## Start
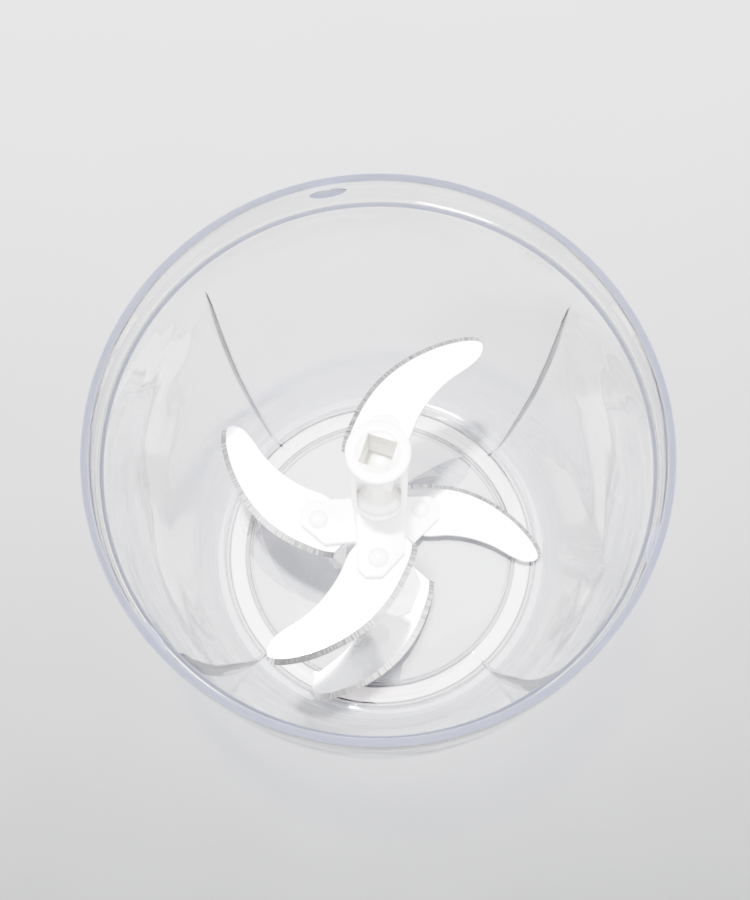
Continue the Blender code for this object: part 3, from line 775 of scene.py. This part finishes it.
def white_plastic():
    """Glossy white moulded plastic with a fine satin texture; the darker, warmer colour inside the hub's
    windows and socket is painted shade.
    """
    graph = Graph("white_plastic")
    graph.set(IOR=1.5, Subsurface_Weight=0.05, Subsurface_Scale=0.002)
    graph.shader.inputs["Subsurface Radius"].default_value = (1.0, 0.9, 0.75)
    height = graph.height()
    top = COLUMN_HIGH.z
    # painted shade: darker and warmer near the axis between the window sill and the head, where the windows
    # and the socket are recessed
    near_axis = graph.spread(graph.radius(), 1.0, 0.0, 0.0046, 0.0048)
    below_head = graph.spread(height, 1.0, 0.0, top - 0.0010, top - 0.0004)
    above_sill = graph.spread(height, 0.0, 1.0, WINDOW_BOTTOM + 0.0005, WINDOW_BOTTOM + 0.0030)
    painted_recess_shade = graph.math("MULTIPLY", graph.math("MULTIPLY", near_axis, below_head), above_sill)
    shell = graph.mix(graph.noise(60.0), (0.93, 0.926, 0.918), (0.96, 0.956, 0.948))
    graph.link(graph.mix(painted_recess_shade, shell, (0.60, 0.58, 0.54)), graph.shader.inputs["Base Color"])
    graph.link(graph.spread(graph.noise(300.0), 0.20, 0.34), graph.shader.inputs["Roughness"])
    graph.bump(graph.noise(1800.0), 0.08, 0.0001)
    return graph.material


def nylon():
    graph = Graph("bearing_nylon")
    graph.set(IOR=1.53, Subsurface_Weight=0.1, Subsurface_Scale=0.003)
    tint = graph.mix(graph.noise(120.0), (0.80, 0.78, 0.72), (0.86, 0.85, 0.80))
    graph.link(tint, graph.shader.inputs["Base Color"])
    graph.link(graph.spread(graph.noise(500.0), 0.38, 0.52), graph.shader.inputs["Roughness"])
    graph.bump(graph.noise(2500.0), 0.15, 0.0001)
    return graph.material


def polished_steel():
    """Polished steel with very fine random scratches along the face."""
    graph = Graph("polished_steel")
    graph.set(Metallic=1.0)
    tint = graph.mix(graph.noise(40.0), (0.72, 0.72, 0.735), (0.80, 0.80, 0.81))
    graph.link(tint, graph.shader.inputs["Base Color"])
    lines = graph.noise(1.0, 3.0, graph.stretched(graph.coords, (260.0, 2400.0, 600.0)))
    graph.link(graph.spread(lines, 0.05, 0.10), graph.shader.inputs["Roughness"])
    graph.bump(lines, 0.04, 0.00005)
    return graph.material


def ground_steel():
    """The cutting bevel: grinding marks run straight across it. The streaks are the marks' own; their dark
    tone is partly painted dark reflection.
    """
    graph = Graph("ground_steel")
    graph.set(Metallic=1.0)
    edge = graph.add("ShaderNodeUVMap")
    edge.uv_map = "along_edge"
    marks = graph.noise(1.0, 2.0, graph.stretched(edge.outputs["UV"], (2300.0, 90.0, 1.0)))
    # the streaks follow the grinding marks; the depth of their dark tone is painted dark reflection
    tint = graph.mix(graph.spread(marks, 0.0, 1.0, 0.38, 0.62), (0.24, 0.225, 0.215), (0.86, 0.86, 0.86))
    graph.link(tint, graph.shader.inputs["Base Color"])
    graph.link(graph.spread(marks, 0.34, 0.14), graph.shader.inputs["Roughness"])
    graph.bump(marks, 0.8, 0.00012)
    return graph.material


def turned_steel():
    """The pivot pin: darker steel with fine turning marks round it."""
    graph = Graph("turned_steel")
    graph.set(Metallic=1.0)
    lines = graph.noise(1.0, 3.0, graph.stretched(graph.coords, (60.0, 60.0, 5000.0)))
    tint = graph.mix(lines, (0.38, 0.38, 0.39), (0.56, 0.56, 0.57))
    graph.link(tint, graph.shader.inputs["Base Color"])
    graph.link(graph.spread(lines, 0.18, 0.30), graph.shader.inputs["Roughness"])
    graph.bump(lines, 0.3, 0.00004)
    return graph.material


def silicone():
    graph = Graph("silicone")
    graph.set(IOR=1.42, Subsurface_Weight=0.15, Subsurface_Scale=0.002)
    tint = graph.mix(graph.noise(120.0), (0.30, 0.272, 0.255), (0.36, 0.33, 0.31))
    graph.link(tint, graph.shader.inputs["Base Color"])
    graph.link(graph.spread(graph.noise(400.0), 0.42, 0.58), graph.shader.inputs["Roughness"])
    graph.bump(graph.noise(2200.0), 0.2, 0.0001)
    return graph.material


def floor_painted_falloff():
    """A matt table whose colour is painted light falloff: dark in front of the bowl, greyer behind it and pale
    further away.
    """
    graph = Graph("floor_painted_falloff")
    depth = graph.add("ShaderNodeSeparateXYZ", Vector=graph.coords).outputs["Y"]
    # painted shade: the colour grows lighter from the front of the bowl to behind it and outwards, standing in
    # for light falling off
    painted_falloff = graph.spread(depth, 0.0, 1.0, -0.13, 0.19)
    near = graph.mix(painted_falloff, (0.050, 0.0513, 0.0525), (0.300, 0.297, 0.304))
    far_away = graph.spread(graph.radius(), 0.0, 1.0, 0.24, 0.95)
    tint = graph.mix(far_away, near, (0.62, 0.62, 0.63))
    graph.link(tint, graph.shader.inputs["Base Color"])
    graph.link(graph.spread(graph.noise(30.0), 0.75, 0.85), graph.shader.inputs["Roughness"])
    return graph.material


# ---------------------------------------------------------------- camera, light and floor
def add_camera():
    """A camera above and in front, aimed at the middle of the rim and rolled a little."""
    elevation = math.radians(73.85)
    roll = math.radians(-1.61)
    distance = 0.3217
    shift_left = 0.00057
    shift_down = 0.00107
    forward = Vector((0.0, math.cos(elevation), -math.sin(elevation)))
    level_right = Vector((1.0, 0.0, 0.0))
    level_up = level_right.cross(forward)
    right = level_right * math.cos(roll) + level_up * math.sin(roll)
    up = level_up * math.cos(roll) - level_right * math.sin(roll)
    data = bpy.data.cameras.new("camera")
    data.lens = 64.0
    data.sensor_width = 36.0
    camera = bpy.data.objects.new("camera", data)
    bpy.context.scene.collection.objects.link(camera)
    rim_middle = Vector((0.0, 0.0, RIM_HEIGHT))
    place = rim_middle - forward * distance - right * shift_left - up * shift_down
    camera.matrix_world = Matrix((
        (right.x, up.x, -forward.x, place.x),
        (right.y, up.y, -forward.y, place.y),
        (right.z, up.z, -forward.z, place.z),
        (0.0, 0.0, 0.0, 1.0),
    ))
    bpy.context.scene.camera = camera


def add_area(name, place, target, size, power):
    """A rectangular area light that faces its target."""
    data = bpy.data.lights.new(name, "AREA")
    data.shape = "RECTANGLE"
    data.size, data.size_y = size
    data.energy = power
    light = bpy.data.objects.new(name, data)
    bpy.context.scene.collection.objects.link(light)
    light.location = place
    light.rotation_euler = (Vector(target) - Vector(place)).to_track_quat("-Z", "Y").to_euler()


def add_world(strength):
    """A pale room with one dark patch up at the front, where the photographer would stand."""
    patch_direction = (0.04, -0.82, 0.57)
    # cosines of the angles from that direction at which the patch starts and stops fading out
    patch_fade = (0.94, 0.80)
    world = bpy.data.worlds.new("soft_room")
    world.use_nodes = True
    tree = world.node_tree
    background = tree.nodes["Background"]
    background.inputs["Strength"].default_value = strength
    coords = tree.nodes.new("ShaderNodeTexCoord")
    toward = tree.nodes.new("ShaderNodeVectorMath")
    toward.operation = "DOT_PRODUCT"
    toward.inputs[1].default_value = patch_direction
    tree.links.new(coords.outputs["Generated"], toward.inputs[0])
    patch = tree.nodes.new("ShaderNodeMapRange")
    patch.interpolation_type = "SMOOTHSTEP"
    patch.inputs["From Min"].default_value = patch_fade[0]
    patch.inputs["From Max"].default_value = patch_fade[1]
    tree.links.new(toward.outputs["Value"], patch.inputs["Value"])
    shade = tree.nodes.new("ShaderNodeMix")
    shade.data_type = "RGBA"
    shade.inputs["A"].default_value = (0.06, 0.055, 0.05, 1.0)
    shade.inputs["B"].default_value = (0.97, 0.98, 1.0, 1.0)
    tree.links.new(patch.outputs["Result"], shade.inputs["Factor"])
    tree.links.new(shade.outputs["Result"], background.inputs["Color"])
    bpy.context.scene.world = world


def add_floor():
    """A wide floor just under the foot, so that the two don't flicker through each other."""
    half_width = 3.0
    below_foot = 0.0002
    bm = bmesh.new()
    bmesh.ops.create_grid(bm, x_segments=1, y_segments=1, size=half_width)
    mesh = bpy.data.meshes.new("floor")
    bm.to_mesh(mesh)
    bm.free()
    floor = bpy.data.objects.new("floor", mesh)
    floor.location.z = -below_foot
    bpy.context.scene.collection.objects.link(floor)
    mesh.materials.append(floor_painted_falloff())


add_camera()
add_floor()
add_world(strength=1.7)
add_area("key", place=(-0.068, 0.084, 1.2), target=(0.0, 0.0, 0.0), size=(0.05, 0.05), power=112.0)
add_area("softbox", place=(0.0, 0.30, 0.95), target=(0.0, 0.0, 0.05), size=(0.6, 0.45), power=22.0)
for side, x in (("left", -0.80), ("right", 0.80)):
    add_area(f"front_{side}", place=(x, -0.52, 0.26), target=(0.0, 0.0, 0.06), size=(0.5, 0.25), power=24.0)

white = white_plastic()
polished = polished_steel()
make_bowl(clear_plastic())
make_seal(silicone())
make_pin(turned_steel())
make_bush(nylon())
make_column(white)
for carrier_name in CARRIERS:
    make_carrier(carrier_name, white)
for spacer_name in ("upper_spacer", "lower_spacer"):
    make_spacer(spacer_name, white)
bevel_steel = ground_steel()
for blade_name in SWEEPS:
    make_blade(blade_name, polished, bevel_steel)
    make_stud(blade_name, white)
## End
- [To be done]:
Go through the material above and copy each line that has the word "scene".

- [Result]:
Continue the Blender code for this object: part 3, from line 775 of scene.py. This part finishes it.
    bpy.context.scene.collection.objects.link(camera)
    bpy.context.scene.camera = camera
    bpy.context.scene.collection.objects.link(light)
    bpy.context.scene.world = world
    bpy.context.scene.collection.objects.link(floor)